> _DIRECTIONS_
Extract the listing below in full, unchanged.

## start

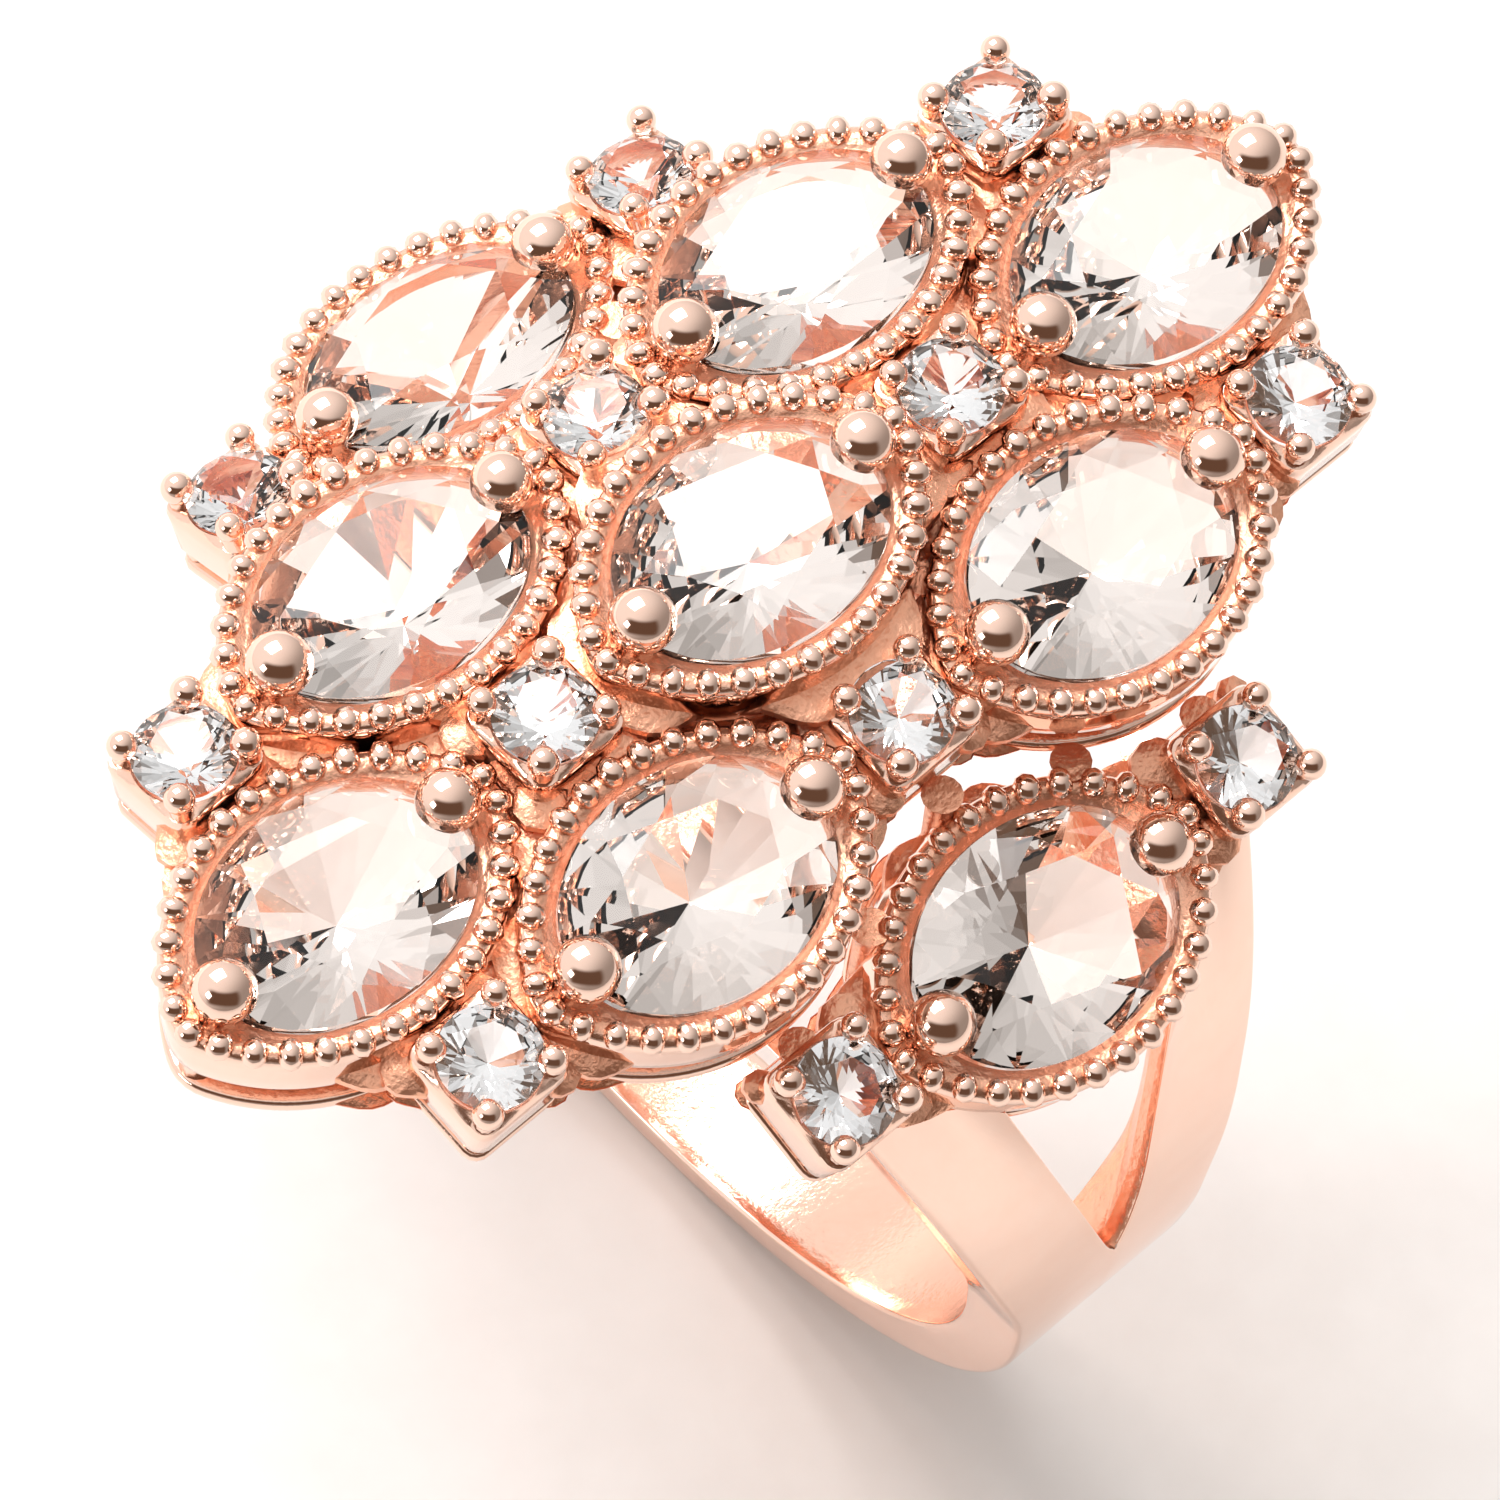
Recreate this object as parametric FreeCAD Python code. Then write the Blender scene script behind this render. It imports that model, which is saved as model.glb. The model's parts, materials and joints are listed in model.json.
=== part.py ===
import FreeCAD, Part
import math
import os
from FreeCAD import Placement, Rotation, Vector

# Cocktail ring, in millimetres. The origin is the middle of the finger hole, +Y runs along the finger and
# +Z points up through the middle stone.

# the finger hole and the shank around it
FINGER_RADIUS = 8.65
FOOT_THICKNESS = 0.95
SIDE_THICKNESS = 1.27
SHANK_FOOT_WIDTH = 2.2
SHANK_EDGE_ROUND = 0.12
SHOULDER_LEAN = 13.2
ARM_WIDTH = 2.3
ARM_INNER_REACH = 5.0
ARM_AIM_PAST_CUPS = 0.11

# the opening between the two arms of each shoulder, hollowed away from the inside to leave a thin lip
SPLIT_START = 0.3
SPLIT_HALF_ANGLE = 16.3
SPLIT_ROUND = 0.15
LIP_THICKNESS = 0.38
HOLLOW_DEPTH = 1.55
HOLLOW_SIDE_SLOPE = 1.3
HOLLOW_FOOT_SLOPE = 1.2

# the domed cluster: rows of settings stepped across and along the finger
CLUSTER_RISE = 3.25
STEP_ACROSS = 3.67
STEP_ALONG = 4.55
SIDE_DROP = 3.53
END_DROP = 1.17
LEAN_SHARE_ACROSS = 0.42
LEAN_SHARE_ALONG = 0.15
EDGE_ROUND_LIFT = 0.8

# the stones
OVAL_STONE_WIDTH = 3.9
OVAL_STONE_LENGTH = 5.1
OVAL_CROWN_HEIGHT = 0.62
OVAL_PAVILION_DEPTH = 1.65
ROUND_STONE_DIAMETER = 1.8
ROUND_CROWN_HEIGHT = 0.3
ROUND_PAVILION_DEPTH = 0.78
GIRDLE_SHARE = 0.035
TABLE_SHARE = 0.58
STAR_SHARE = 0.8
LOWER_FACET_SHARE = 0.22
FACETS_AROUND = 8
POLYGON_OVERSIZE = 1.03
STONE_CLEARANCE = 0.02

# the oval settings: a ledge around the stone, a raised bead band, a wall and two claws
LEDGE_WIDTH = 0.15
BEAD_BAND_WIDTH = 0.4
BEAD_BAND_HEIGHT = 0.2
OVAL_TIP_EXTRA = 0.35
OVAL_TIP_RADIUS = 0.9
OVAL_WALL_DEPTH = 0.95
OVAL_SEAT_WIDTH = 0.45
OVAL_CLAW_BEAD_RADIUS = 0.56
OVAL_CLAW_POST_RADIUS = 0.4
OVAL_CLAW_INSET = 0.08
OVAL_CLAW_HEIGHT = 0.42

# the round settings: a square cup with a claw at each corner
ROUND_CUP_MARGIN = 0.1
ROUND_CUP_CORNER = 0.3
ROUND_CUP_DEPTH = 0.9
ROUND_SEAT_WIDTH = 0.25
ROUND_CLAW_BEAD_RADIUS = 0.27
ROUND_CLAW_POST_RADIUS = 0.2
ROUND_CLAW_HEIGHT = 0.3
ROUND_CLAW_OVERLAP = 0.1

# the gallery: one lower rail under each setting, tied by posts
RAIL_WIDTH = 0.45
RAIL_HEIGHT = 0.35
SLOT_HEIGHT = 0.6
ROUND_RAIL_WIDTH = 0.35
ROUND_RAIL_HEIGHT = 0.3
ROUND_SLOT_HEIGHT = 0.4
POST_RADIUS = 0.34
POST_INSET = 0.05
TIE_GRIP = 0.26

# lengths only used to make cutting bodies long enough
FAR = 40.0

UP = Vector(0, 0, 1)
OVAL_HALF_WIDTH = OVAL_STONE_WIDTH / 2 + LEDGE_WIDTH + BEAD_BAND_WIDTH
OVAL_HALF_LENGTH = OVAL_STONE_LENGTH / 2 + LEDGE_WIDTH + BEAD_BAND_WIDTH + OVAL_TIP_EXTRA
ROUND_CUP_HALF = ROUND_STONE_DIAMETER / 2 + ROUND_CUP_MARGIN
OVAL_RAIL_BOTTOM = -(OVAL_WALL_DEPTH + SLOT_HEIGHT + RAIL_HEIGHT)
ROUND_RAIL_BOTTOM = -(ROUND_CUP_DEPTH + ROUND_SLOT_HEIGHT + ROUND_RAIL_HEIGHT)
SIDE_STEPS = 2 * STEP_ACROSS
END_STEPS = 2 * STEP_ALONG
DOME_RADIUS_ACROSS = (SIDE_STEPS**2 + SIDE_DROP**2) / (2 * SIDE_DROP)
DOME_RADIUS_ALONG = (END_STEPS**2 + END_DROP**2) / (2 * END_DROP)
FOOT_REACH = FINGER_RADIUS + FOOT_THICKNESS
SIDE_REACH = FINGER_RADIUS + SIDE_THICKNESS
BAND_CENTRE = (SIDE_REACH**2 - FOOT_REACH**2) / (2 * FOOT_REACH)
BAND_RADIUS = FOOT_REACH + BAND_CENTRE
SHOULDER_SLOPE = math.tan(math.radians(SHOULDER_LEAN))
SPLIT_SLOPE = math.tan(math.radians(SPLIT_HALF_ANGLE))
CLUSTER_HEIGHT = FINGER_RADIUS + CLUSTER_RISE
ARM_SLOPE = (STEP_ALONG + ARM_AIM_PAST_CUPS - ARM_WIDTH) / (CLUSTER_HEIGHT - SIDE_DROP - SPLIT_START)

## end

> _TASK RESPONSE_
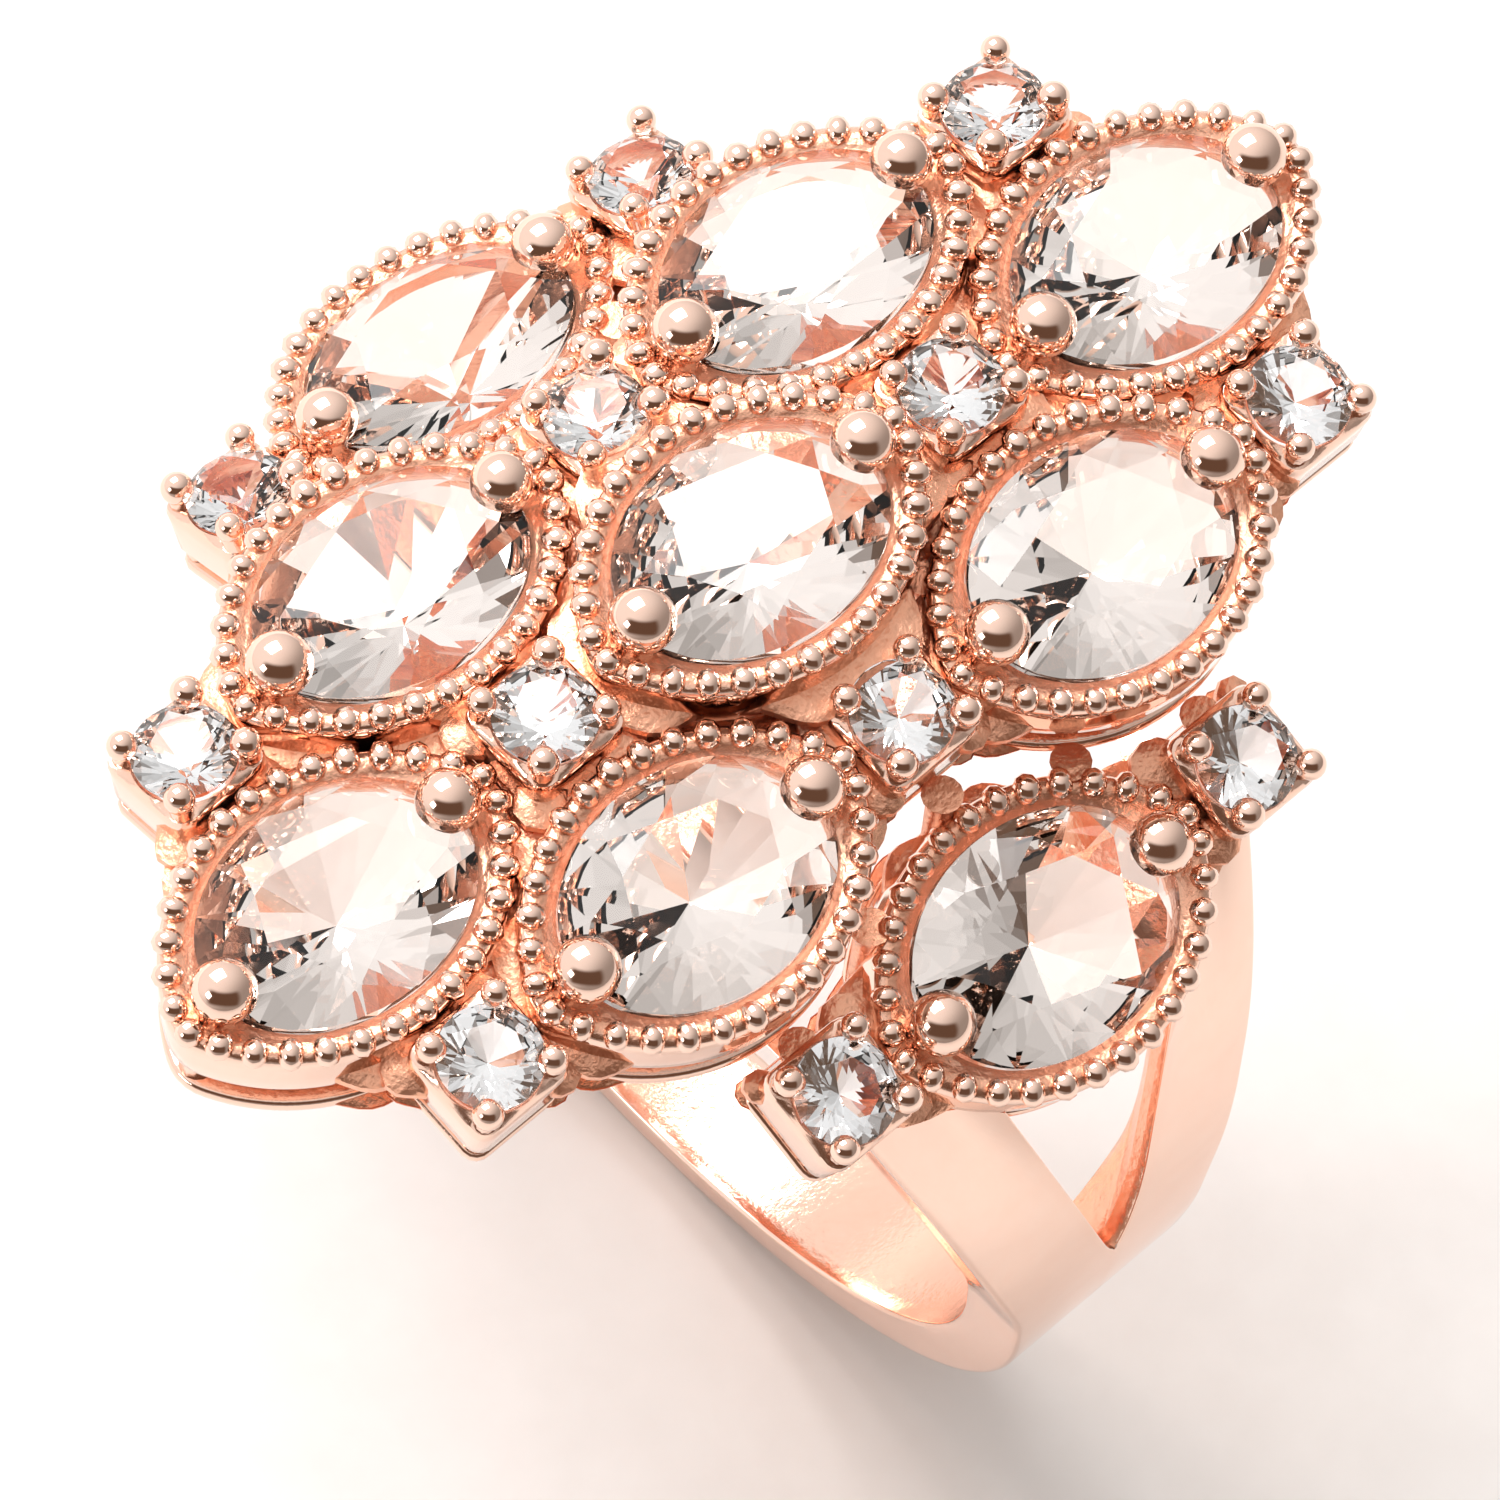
Recreate this object as parametric FreeCAD Python code. Then write the Blender scene script behind this render. It imports that model, which is saved as model.glb. The model's parts, materials and joints are listed in model.json.
=== part.py ===
import FreeCAD, Part
import math
import os
from FreeCAD import Placement, Rotation, Vector

# Cocktail ring, in millimetres. The origin is the middle of the finger hole, +Y runs along the finger and
# +Z points up through the middle stone.

# the finger hole and the shank around it
FINGER_RADIUS = 8.65
FOOT_THICKNESS = 0.95
SIDE_THICKNESS = 1.27
SHANK_FOOT_WIDTH = 2.2
SHANK_EDGE_ROUND = 0.12
SHOULDER_LEAN = 13.2
ARM_WIDTH = 2.3
ARM_INNER_REACH = 5.0
ARM_AIM_PAST_CUPS = 0.11

# the opening between the two arms of each shoulder, hollowed away from the inside to leave a thin lip
SPLIT_START = 0.3
SPLIT_HALF_ANGLE = 16.3
SPLIT_ROUND = 0.15
LIP_THICKNESS = 0.38
HOLLOW_DEPTH = 1.55
HOLLOW_SIDE_SLOPE = 1.3
HOLLOW_FOOT_SLOPE = 1.2

# the domed cluster: rows of settings stepped across and along the finger
CLUSTER_RISE = 3.25
STEP_ACROSS = 3.67
STEP_ALONG = 4.55
SIDE_DROP = 3.53
END_DROP = 1.17
LEAN_SHARE_ACROSS = 0.42
LEAN_SHARE_ALONG = 0.15
EDGE_ROUND_LIFT = 0.8

# the stones
OVAL_STONE_WIDTH = 3.9
OVAL_STONE_LENGTH = 5.1
OVAL_CROWN_HEIGHT = 0.62
OVAL_PAVILION_DEPTH = 1.65
ROUND_STONE_DIAMETER = 1.8
ROUND_CROWN_HEIGHT = 0.3
ROUND_PAVILION_DEPTH = 0.78
GIRDLE_SHARE = 0.035
TABLE_SHARE = 0.58
STAR_SHARE = 0.8
LOWER_FACET_SHARE = 0.22
FACETS_AROUND = 8
POLYGON_OVERSIZE = 1.03
STONE_CLEARANCE = 0.02

# the oval settings: a ledge around the stone, a raised bead band, a wall and two claws
LEDGE_WIDTH = 0.15
BEAD_BAND_WIDTH = 0.4
BEAD_BAND_HEIGHT = 0.2
OVAL_TIP_EXTRA = 0.35
OVAL_TIP_RADIUS = 0.9
OVAL_WALL_DEPTH = 0.95
OVAL_SEAT_WIDTH = 0.45
OVAL_CLAW_BEAD_RADIUS = 0.56
OVAL_CLAW_POST_RADIUS = 0.4
OVAL_CLAW_INSET = 0.08
OVAL_CLAW_HEIGHT = 0.42

# the round settings: a square cup with a claw at each corner
ROUND_CUP_MARGIN = 0.1
ROUND_CUP_CORNER = 0.3
ROUND_CUP_DEPTH = 0.9
ROUND_SEAT_WIDTH = 0.25
ROUND_CLAW_BEAD_RADIUS = 0.27
ROUND_CLAW_POST_RADIUS = 0.2
ROUND_CLAW_HEIGHT = 0.3
ROUND_CLAW_OVERLAP = 0.1

# the gallery: one lower rail under each setting, tied by posts
RAIL_WIDTH = 0.45
RAIL_HEIGHT = 0.35
SLOT_HEIGHT = 0.6
ROUND_RAIL_WIDTH = 0.35
ROUND_RAIL_HEIGHT = 0.3
ROUND_SLOT_HEIGHT = 0.4
POST_RADIUS = 0.34
POST_INSET = 0.05
TIE_GRIP = 0.26

# lengths only used to make cutting bodies long enough
FAR = 40.0

UP = Vector(0, 0, 1)
OVAL_HALF_WIDTH = OVAL_STONE_WIDTH / 2 + LEDGE_WIDTH + BEAD_BAND_WIDTH
OVAL_HALF_LENGTH = OVAL_STONE_LENGTH / 2 + LEDGE_WIDTH + BEAD_BAND_WIDTH + OVAL_TIP_EXTRA
ROUND_CUP_HALF = ROUND_STONE_DIAMETER / 2 + ROUND_CUP_MARGIN
OVAL_RAIL_BOTTOM = -(OVAL_WALL_DEPTH + SLOT_HEIGHT + RAIL_HEIGHT)
ROUND_RAIL_BOTTOM = -(ROUND_CUP_DEPTH + ROUND_SLOT_HEIGHT + ROUND_RAIL_HEIGHT)
SIDE_STEPS = 2 * STEP_ACROSS
END_STEPS = 2 * STEP_ALONG
DOME_RADIUS_ACROSS = (SIDE_STEPS**2 + SIDE_DROP**2) / (2 * SIDE_DROP)
DOME_RADIUS_ALONG = (END_STEPS**2 + END_DROP**2) / (2 * END_DROP)
FOOT_REACH = FINGER_RADIUS + FOOT_THICKNESS
SIDE_REACH = FINGER_RADIUS + SIDE_THICKNESS
BAND_CENTRE = (SIDE_REACH**2 - FOOT_REACH**2) / (2 * FOOT_REACH)
BAND_RADIUS = FOOT_REACH + BAND_CENTRE
SHOULDER_SLOPE = math.tan(math.radians(SHOULDER_LEAN))
SPLIT_SLOPE = math.tan(math.radians(SPLIT_HALF_ANGLE))
CLUSTER_HEIGHT = FINGER_RADIUS + CLUSTER_RISE
ARM_SLOPE = (STEP_ALONG + ARM_AIM_PAST_CUPS - ARM_WIDTH) / (CLUSTER_HEIGHT - SIDE_DROP - SPLIT_START)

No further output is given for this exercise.